As the whistle blew I was playing a 2lb carp, the last 20 minutes had been very hectic with the fish feeding more aggressively than they had done all day. I had never been so relieved to hear the final whistle as my arms now felt like they were on fire. I had ended up with a bag consisting predominantly of carp between 8 ounces and 4lbs, plus a few ide to boot as well.

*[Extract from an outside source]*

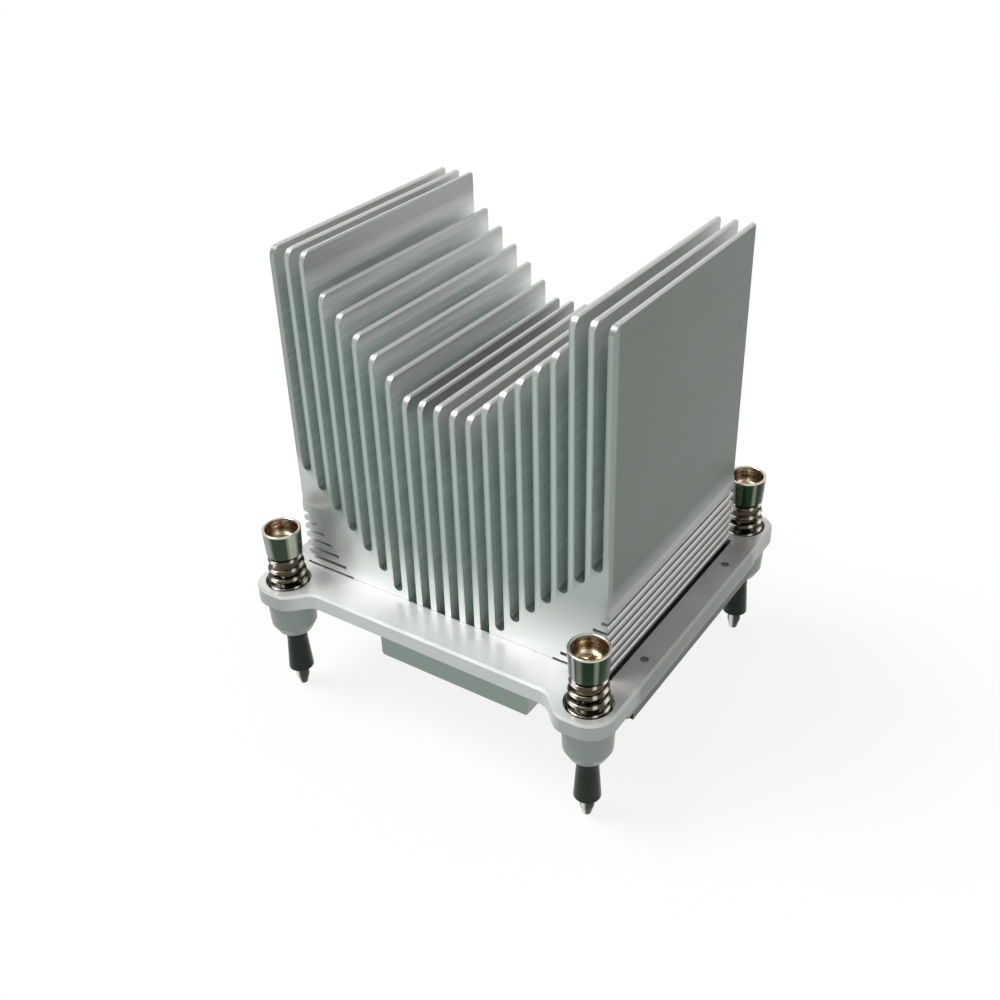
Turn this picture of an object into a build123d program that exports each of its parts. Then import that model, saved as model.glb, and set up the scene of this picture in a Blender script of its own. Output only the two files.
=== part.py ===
from build123d import *
from math import atan, degrees
import os

# Passive heatsink for a server processor. An extruded aluminium block with 21 fins stands in a
# die-cast frame, and four captive spring screws hold the frame to the board.
# Millimetres, +Z up. The origin is the centre of the face that presses on the processor.

# Fin block: fins are counted outwards from the middle fin, which is number 0
fins_each_side = 10
tall_fins = 3                # outer fins of full height on each side
level_fins = 2               # low fins of equal height on each side of the middle fin
fin_pitch = 3.66
fin_tip = 1.2                # thickness of a fin at the top of the tall ones
fin_root = 1.5               # thickness at the lowest channel floor
low_fin_top = 66.7
fin_top_step = 3.44
tall_fin_top = 91.3
low_channel_floor = 12.3
channel_floor_step = 3.78
fin_corner_radius = 2.4      # at the front end of each fin's top
fin_break = 0.3              # chamfer along both top edges of a fin
block_length = 55.4

# Keel and core under the fins
keel_width = 38.2
keel_height = 11.7
keel_chamfer = 0.5
core_run = 0.82              # how far the core widens for each millimetre of height

# Side ribs, and the flange that the frame carries
rib_slots = 7
rib_pitch = 2.175
slot_height = 0.85
slot_drop = 0.05             # the lowest slot's centre is this far below the frame's top
slot_flare = 0.3
slot_inset = 0.8             # from the core's slanted underside out to a slot's blind end
rib_proud = 0.3              # the ribs stand this far out of the outer fin's face
shoulder_height = 2.2
shoulder_slope = 2.0
flange_thickness = 2.6
flange_inset = 0.9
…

I was the second person to be weighed in and my 93lbs 8 ounces was enough to beat Sandra Scotthorne's 40lb. This meant that I now had to beat either Jamie or Peter to qualify. They were to be the last two weighed on the lake, so it was time to cross my fingers. I could not see Jamie whilst fishing as he was obscured by the island in front of me. I knew that he had caught though as there were several shouts of "c'mon Jamie" throughout the match, from what can only be described as his mini fan club! I could just about see Peter and he appeared to have caught less fish than me, but had caught most of his fish from the margins and they appeared to be bigger than mine. I had my fingers crossed that it would be myself and Peter that qualified, in the end it was very close. Jamie ended up winning the section with 96lb, my 93lb proved to be good enough for second with Peter's 83lb being third, which was a shame. I was pleased that my hard graft had paid off, it was also a bonus to hear that England had held France to a battling draw in their first Euro 2012 match. Even better news was to follow when I heard that my travelling partner Danny Grimsey had won the match and as we share winnings a handy £250 bonus was to come my way!
To summarise the day, it proved to me the value of using the best pole on the market. I never envisaged using my Z12 at 18.4 metres, however it proved that a brilliant piece of equipment can on occasions give you a serious edge. I loved my Z12 before this match and love it even more now!